Wenn es Ziel der Sache ist, die bestehende Festplatte, auf der zwei Betriebssystem installiert sind, auf andere Rechner zu klonen (was wir in der Schule machen) dann geht das sicher mit Norton. Es gibt auch Möglichkeiten die Platte auf eine CD zu spiegeln....


----------



## mkaya (17. Februar 2004)

das problem liegt beim LINUX .

mit Norten gost stimmt irendwas mit dem Master boot sektor nicht zusammen (ntfs und ext 2/ext3 vertragen sich nciht)

trozdem danke:-( 

mkaya


----------



## chibisuke (17. Februar 2004)

äh, das Drive Image würd ich sagen. Du brauchst jedenfalls ein programm das nicht einfach die daten kopiert wie ghost es macht sondern das eine 1:1 kopie der gesamten platte erstellt.

Aber DualBoot... windows linux sagtest du?
Linux kann das doch, root berechtigungen vorausgesetzt von alleine!

versuchs mal mit dd uns NFS.

du erstellst zuerst mit dd auf eine andere platte, einen server oder sowas was ein image, um server oder andere rechner für das speichern des images zu benutzen kannst du NFS anwenden.

Dannach kannst du auf einem anderen rechner problemlos dieses NFS laufwerk mounten und mit dd das image zurück spielen.

Das klappt sowohl mit einzelnen partitionen als auch mit ganzen festplatten, da dd direkt mit den gerätetreibern umgehen kann.

ACHTUNG: die platte darf während des lesens nur readonly während des schreibens gar nicht gemountet sein. das heißt das ganze kannst du am besten von einer knoppix CD aus machen.

einfach 

cd /home
mkdir NFS
mount -t NFS /home/NFS //ip.des.servers.xx/freigabe
dd if=/dev/hda of=/home/NFS/image.img
.....

zum schreiben das selbe wieder nur das du die parameter von if und of einfach vertauscht und damit die richtung umkehrst.

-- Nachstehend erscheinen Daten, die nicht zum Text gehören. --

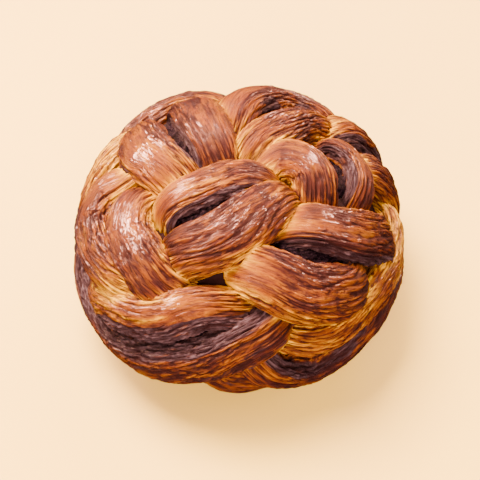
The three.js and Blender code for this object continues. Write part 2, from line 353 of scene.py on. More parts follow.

Ich hoffe ich hab das jetzt alles richtig hier, hab das ganze nur einmal gemacht bisher. aber wofür gibts manpages?


----------



## zinion (17. Februar 2004)

Acronis True Image sollte das ohne weiteres hinbekommen. Das macht ein Image von allen ausgewählten Platten und Partitionen und stellt sie wunderbar wieder her.. Die Bedienung ist sehr einfach und bisher habe ich damit alles hingekriegt was ich im Bereich Festplattenbackups / Images etc zu tun hatte. In der Firma ist sowas oft vonnöten und die Systeme haben danach immer einwandfrei wieder gebootet.

http://www.acronis.de

Probiers damit einfach mal aus.


----------



## mkaya (3. März 2004)

@ chibisuke

leider kann ich das nicht machen mein lehrer bildet sich ein das es ein programm sein muss und über die linux befelle ist es angehblich zu langsam? 

naja ich werde jetzt alle programme die im forum stehen testen
schau ma mal was dabei rauskommt! 

ich meld mch wenn ein programm funktionirt

trozdem danke an alle

ich freu mich über jeden weiteren beiterag 

mfg mkaya


----------